NOCH dynamischere IP-Adresse:

Noch wohler ist mir beim Surfen, wenn ich einen Proxy-Server nutze, der meine Anfragen so wild durchs Netz schickt, dass der Weg zurück zu mir so gut wie gar nicht mehr eruierbar ist. Mit dem von der TU-Dresden entwickelten JAP, einem kleinen Java-Programm, ist das im Handumdrehen möglich. Programm starten, in Firefox, Opera oder Safari als Proxy "localhost" definieren, fertig! Unbedingt mal ausprobieren!
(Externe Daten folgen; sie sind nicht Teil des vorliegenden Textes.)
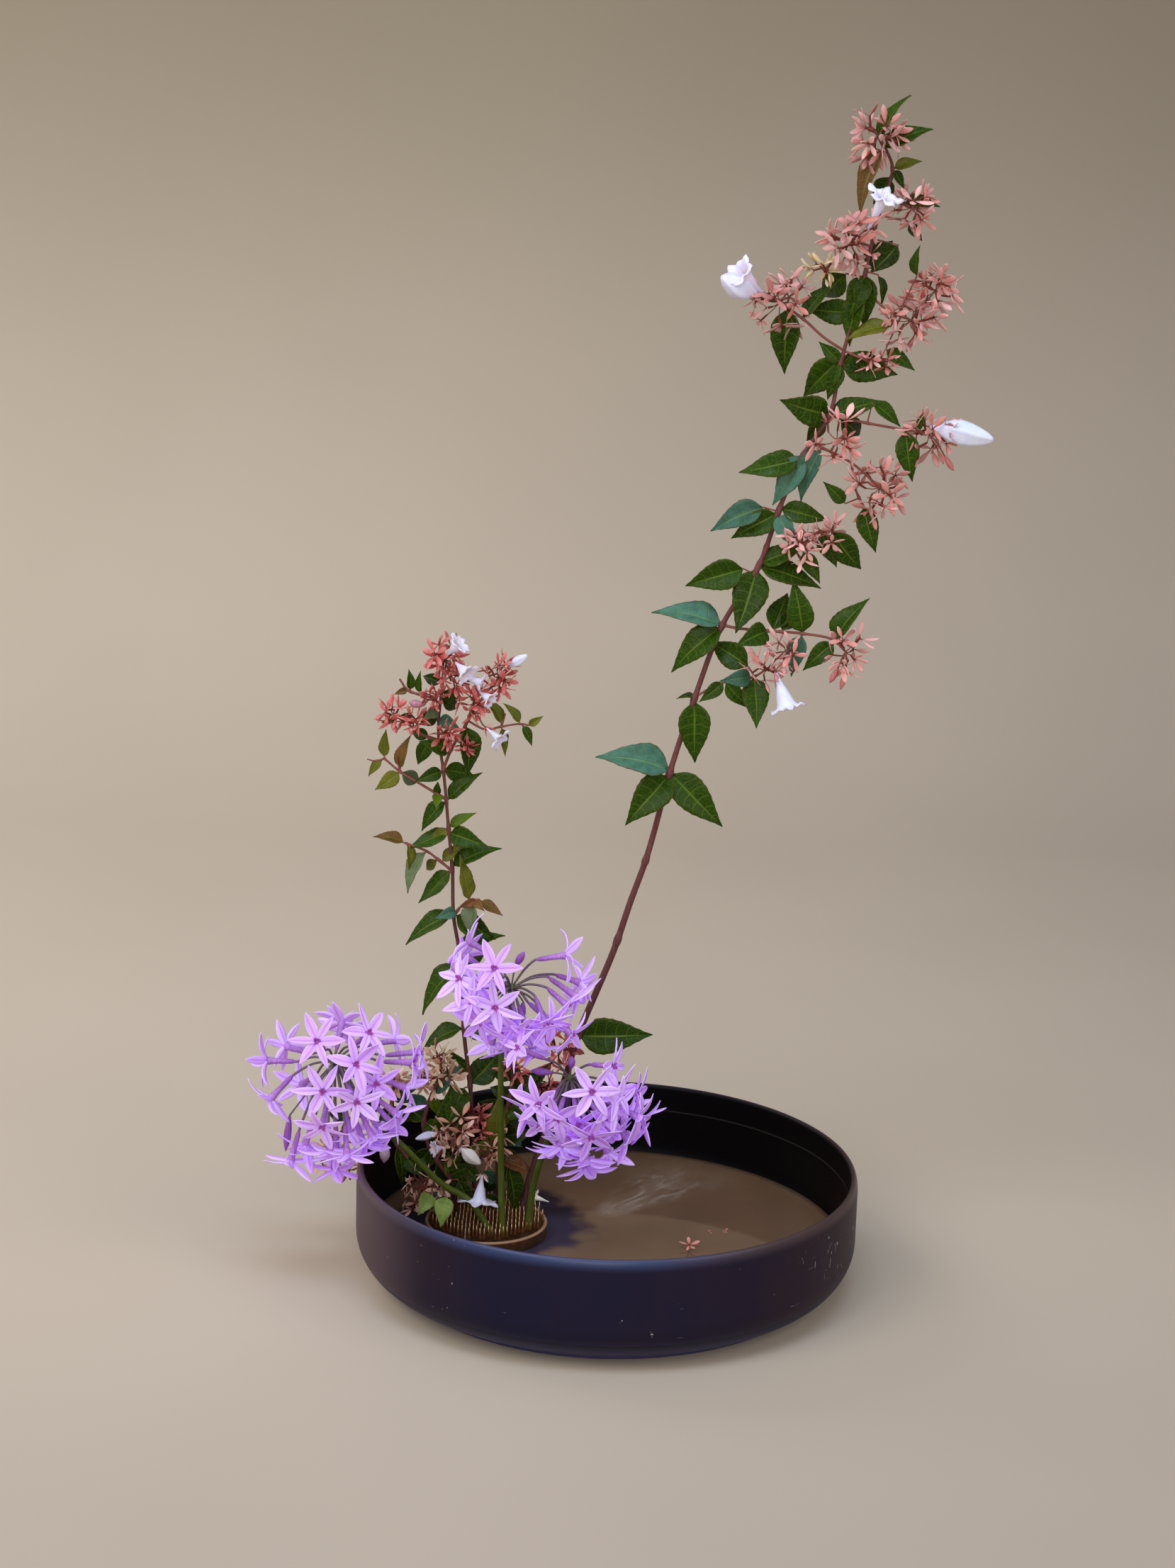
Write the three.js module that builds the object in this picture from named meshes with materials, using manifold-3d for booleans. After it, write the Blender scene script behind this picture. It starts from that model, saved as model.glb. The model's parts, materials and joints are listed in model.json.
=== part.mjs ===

Wenn´s hart auf hart kommt:

Auch, wenn viele lieb gewonnene Webseiten dann nicht mehr ganz so hübsch wie gewohnt aussehen, kann ich es dennoch nur empfehlen, testweise sämtliche Erweiterungen des Browsers zu deaktivieren: Javascript, Java, Flash, Pop-Ups zu unterdrücken und Cookies ausnahmslos abzulehnen. Dann schaut Google beim Datensammeln durch die Finger und böse Scripts zum Ausspionieren von Passwörtern bleiben wirkungslos. In Kombination mit einer dynamischen IP-Adresse und einem Anonymisierungs-Proxy wird es dann kaum möglich sein, beim Surfen durchs Web beobachtet zu werden.


Insgesamt gilt ein gefahrenbewusster, verantwortungsvoller Umgang mit den eigenen Daten (aber auch den Daten Anderer) im vermeintlich sozialen Web. Denn sozial werden Web-Anwendungen nur, wenn es um Gemeinsamkeiten von Zielgruppen geht. Wer im Web (also öffentlich!), auch unter einem Pseudonym, über seinen Chef schimpft oder Intimes verrät, muss damit rechnen, dass diese Informationen auch in die falschen Hände geraten und zum eigenen Schaden Verwendung finden können. Auch, wenn neue Dienste und Services im Web rosarot schimmern und unheimliche Erleichterungen versprechen: Bequemlichkeiten (wie gespeicherte Passwörter!) haben immer ihren Preis - der bei Nichtgefallen niemals refundiert wird.